How Moisture and Time Affect Woodwork

I have a sixty-something cabinetmaker friend across town who has taught me quite a bit about wood. A few years ago he said “I'm not making any more white cabinets!”

In spite of his very best efforts, the wood joints would begin to show after as little as six months: just a hairline crack at the joint. But apparently, for some customers, that was a cause for wailing and gnashing of teeth.

Well, he hasn't stopped making white cabinets, because people love white. But, for the sake of making you into a smart homeowner, I thought I would delve somewhat into the subject of wood and moisture.

Assuming that your home has air conditioning (cooling) in the summer, then the highest moisture periods in your home will be spring and fall.

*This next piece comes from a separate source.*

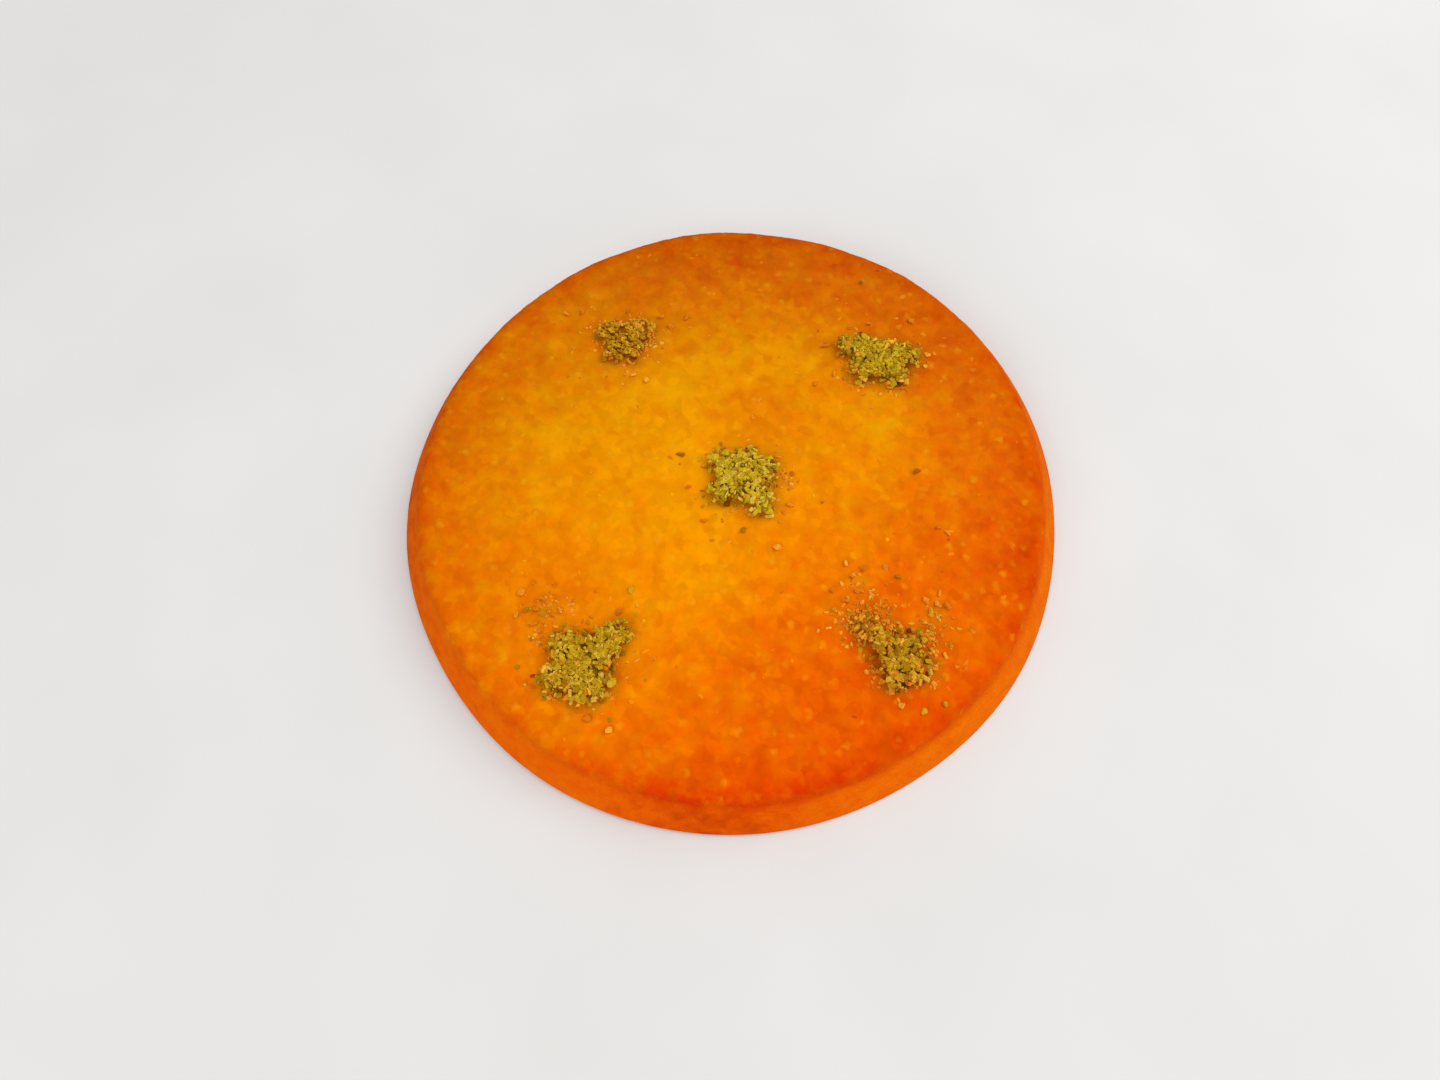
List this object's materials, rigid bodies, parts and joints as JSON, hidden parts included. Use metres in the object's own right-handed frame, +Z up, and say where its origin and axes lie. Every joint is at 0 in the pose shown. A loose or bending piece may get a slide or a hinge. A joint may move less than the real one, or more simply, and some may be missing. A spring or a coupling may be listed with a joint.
{
  "type": "kunafa",
  "caption": "Flat round cheese pastry with an orange browned crust, its side sloping out to the foot, dressed with low heaps of ground pistachio and loose crumbs.",
  "frame": {"origin": "middle of the pastry, on the surface that it rests on", "axes": "+Z up through the thickness, -Y towards the viewer of the picture, +X to the viewer's right"},
  "size_m": [0.2602, 0.2598, 0.0229],
  "materials": {
    "crust": "fine-ground pastry crust, orange with a browned edge, moist with syrup",
    "pistachio": "raw ground pistachio, yellow-green to olive with pale and brown bits"
  },
  "bodies": {
    "root": {"kunafa": "crust", "pistachio_heap_centre": "pistachio", "pistachio_heap_back_left": "pistachio", "pistachio_heap_back_right": "pistachio", "pistachio_heap_front_left": "pistachio", "pistachio_heap_front_right": "pistachio"}
  },
  "joints": []
}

But isn't the moisture in the air greatest in summer? Yes, the outside air has more energy (temperature) in the summer and is therefore capable of supporting a greater load of water. But when that air begins to circulate through your cooling system, it passes a “cold point” (the refrigerant coils) to which the moisture tends to stick. This is why you have a constant drip from your AC unit.

So, the AC has both a cooling and drying effect, meaning that your house's greatest humidity period is the warmest period when the AC isn't running, meaning Spring and Fall.

This fluctuation of moisture from summer/winter (dry) to spring/fall (wet) acts like a kind of pounding and pulling on your woodwork. In the spring, a joint takes a mighty pound, and in the fall it takes a mighty pull. Though a well-made joint can withstand this pressure, the paint/lacquer finish often cannot. Hence the cracks in my friend's cabinets. This does apply to your trim work, too: crown, base, etc.
What can be done?

Short answer: Grin and bear it.

In his years of experience (and mine), no amount of finish or end-grain sealing (end grains are known to be more receptive to wicking) is able to prevent moisture from getting into a life-size piece of woodwork. Water is a fiesty little devil, but maybe that's why we can't live without it.
So if you can't live without white and you want real wood doors, just accept these hairline joint seams as part of life on planet earth. You may get lucky and not have any, but — statistically speaking — a normal sized white woodwork project will have a handful of them after five years.